In these spaces, notions of caste, class and gender also play out. In Rahman’s black and white photographs of Delhi streetscapes, men are more visible, not just in terms of physical presence, but symbolic presence as well, as posters of wrestlers are found across the city.
The personal archive of family photos from Rajyashri Goody show a different kind of presence. Born to a half-Dalit and half-English family, Goody understood the negative representations of Dalit communities in the public sphere. In India, the Dalit caste is considered the lowest status in Hindu social structure, and the community often faces discrimination in terms of access to education and healthcare. This has led to wide instances of segregation in parts of India, where Dalit people are shunned from community spaces and public areas. By sharing images from such intimate moments such as family dinners, the artist projects a more personal, human view of Dalit communities, but also reasserts their existence.

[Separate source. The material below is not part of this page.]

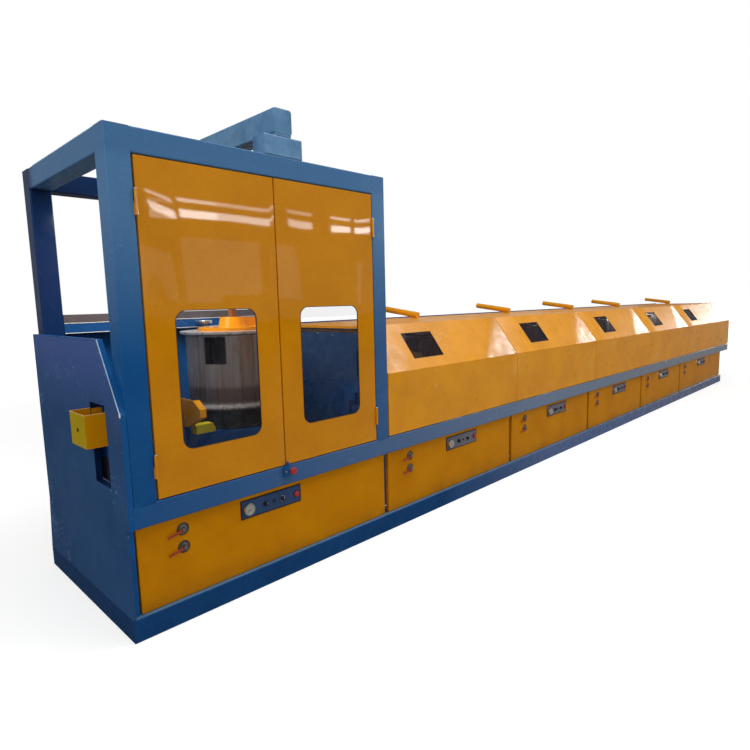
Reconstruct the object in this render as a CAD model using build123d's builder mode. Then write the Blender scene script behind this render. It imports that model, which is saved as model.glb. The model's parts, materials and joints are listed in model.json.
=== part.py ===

For Raza, it was important to face these issues – of architecture, urbanism and public spaces – in ways that did not seem reductive of their histories and contexts. “When you’re making shows that are trying to have social impact, you end up slipping into the tropes of social science,” she says. Her intent was to “move away from the narrative of the disenfranchised being victims, and instead look at the ways in which resistance and resilience take place.”
In Body Building, we see how architecture can bear the weight of history and political economy, and how this is passed on to the communities who live among these structures. Raza has put together a thoughtful exhibition that not only presents new ways of looking at the connections between the Gulf and South Asia, but also asks ever-more important questions about our relationship to our built environments, and whether its current trajectory is worth redirecting.
Body Building is on view at Ishara Art Foundation, Alserkal Avenue, until Saturday, December 14.